Although almost nothing has been written in the United States about this big contest, letters from sympathizers across the ocean are beginning to pour in by every mail. In New York and Boston committees have been formed, and funds are being solicited to send across the ocean. The Rev. Dr. Hill of Valley Falls, N.Y., is the head of the American movement, and nearly all the contributions reach England through him. Drs. Lorimer and Haw of New York are associated with Dr. Hill, while the Rev. Dr. McArthur of Boston is furthering the cause in that city.
For the benefit of American readers Dr. Clifford summed up the Passive Resistance creed in these words: “We contend that no taxpayer should be obliged to support schools in which dogmatic and ecclesiastical instruction contrary to his belief is taught, nor to help pay teachers who must undergo a denominational religious test before they are allowed to practice their profession. It is precisely the same spirit which caused the Pilgrims to emigrate to America in , for just as the Government was trying to force a state religion upon the people then, so it is trying to strengthen that religion now by proselytizing the children of Nonconformist parents.”
One of the most unconventional of the auction sales was held recently in a suburb of Birmingham. A Nonconformist minister who had refused to pay that portion of his taxes which was to be devoted to the support of schools of another faith surprised the officers who visited him to seize his goods by inviting them into his little front parlor, summoning his family and reading the Psalm in which appears the words: “Surely, He shall deliver them from the snare of the fowler and from the noisome pestilence,” and then, asking officers and all to kneel in prayer, in the course of which the pastor besought special grace for the dear friends who had called upon him that afternoon.

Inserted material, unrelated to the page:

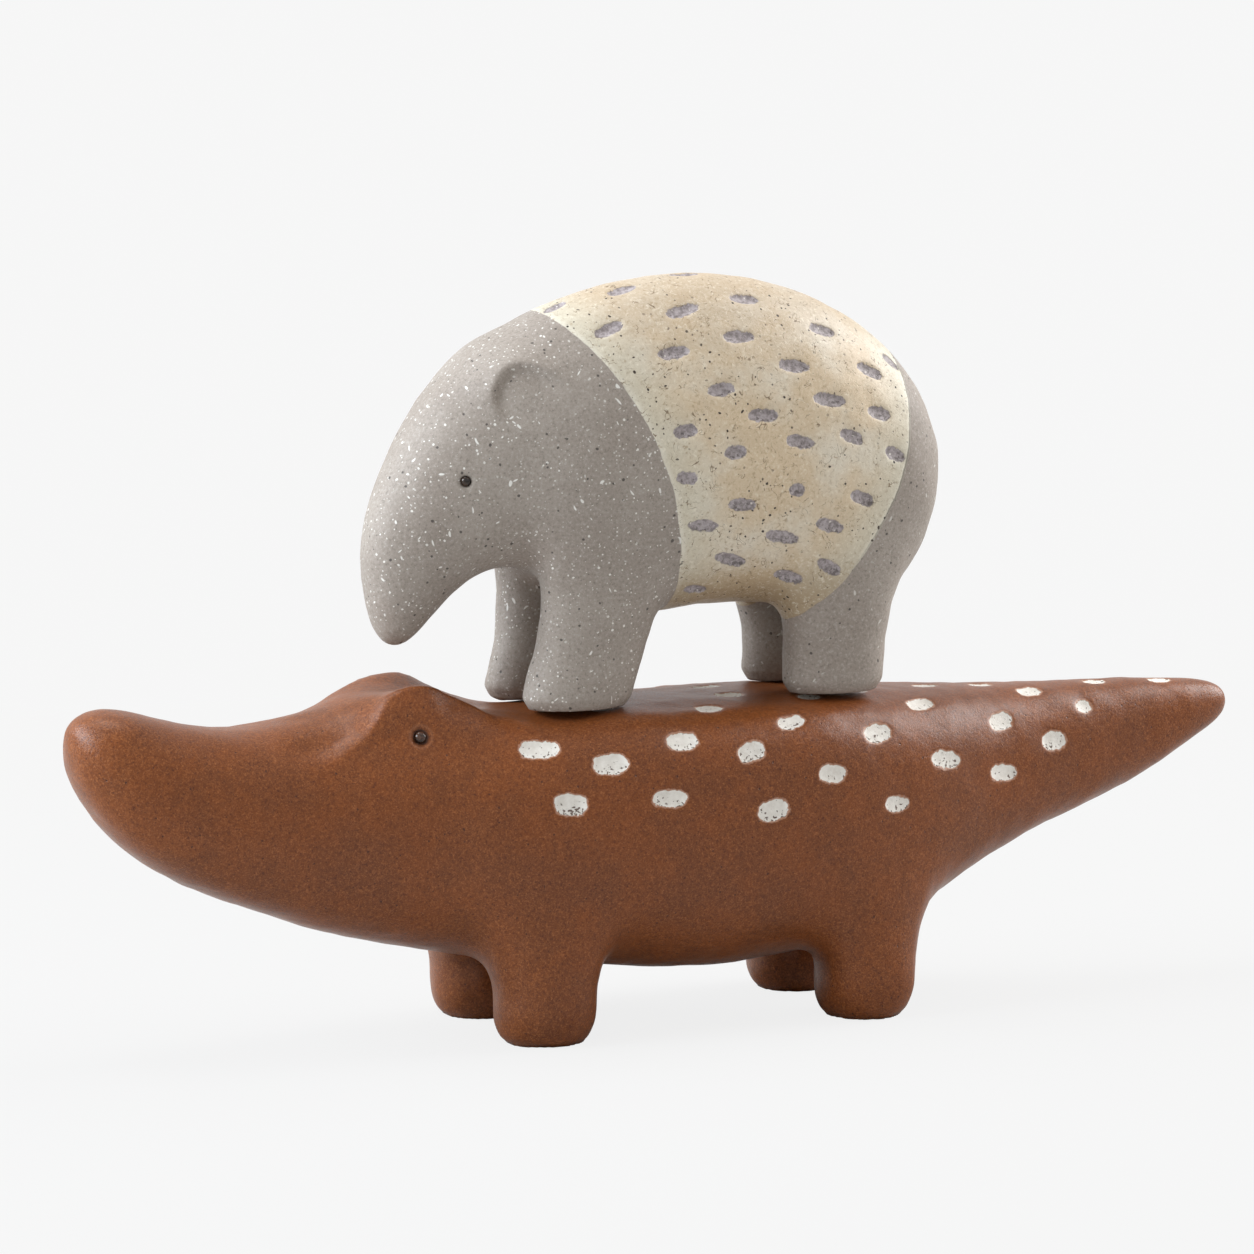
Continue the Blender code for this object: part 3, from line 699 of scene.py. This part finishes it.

After this ceremony the “dear friends” carted off the pastor’s piano.
At Sutton some of the goods of a minister 90 years old were sold off, and in Berwick a Methodist minister was sentenced to seven days’ imprisonment for “passive resistance.” At Fulham the Mayor himself was among the number summoned to court for withholding the educational part of his tax. He told the Magistrate that he felt his position keenly, but, come what might, his conscience would not let him pay any portion of a tax for sectarian teaching.
Near Bristol a woman who owned a little farm, and who had tendered all of her tax except the two dollars which was to be devoted to the local sectarian school, was told that part payment could not be accepted, and the horse and cart on which she was depending for a living were seized for the payment of the whole sum. Friends finally bought in the property for her, but the Government had the last word by charging for a week’s board for the horse.
In another place some vases for which the “resisters” had paid $50 were knocked down to a stranger for the $2.50 of taxes which had been withheld. In most cases, however, the goods have been bought in by friends of the “resisters” and returned to the original owner, who would thereafter find some way of recouping his rescuers without damage to his conscience. At one sale in fashionable Brighton the auctioneer was so much in sympathy with his victims that he refused to accept any fee, and sold the goods to friends of the owners for the precise sum required to satisfy the warrant. Strangers present on the lookout for bargains found it impossible to make themselves heard when they offered more than the friendly bidders. That auctioneer became a local hero, and was the chief guest after the sale at a meeting in which the local parson proposed to the crowd to send him to Westminster to see what price he could get for a damaged Tory Cabinet.
Eighty would-be martyrs at Ipswich were highly disgusted on the morning of the intended sale of their goods to find that some anonymous benefactor had paid their taxes for them the night before. A meeting was actually held afterward, at which some of the would-be “resisters” protested against the action of the “ill-disposed” unknown person.
At Northwood the refused tax for six persons made a total of $14, and the goods sold to meet this tax were bought in, as usual, by friends. But a heavy police guard had been necessary to protect the auctioneer, and the fees of the police and the auctioneer and other expenses made a total of nearly $100. All of the persons concerted were so poor that they could not meet this additional sum, and in consequence a further sale was held, in which the six “resisters” were well-nigh cleaned out.
An officer who called to seize the goods of a “resister” at Stoke-on-Trent was confronted at the door by a hearse, in which the coffin of the “resister’s” son was being placed. The house was barred to the officer, so he went around to the stable and seized the saddle which had belonged to the dead boy.
Although, as a rule, the local Nonconformist ministers have attended the sales and have exerted themselves to the utmost to keep the sympathizers from doing anything more than chaff the man whose unpleasant duty it was to sell the goods, yet some of the auctioneers have been pretty badly mauled, and one or two have had to run for their lives without effecting sales. One of them was saved from unpleasant experiences by a Methodist preacher, who laid down on the floor above the room in which the sale was being held and quieted the crowd by an address through a trap door.
Some of the local magistrates before whom the “resisters” have to appear in response to summonses let themselves be fairly submerged by the floods of oratory that break loose on such occasions, but one of the, W.S. Gilbert — none other than the librettist of Gilbert and Sullivan fame — distinguished himself by cutting short the oration of the first “resister” who came before him. “This court shall not be made an arena for declaiming against an act of Parliament,” quoth the author of “Pinafore.”
The “resisters” have a powerful voice in the House of Commons with the brilliant young Lloyd-George as the leader, and they have a big representative in the financial world in R.W. Perks, who is the English adviser and backer of C.T. Yerkes in the underground railroad schemes. They have also established a weekly newspaper, The Crusader, and appear to be gaining steadily in confidence that sooner or later they will turn Arthur Balfour and his Cabinet out of office.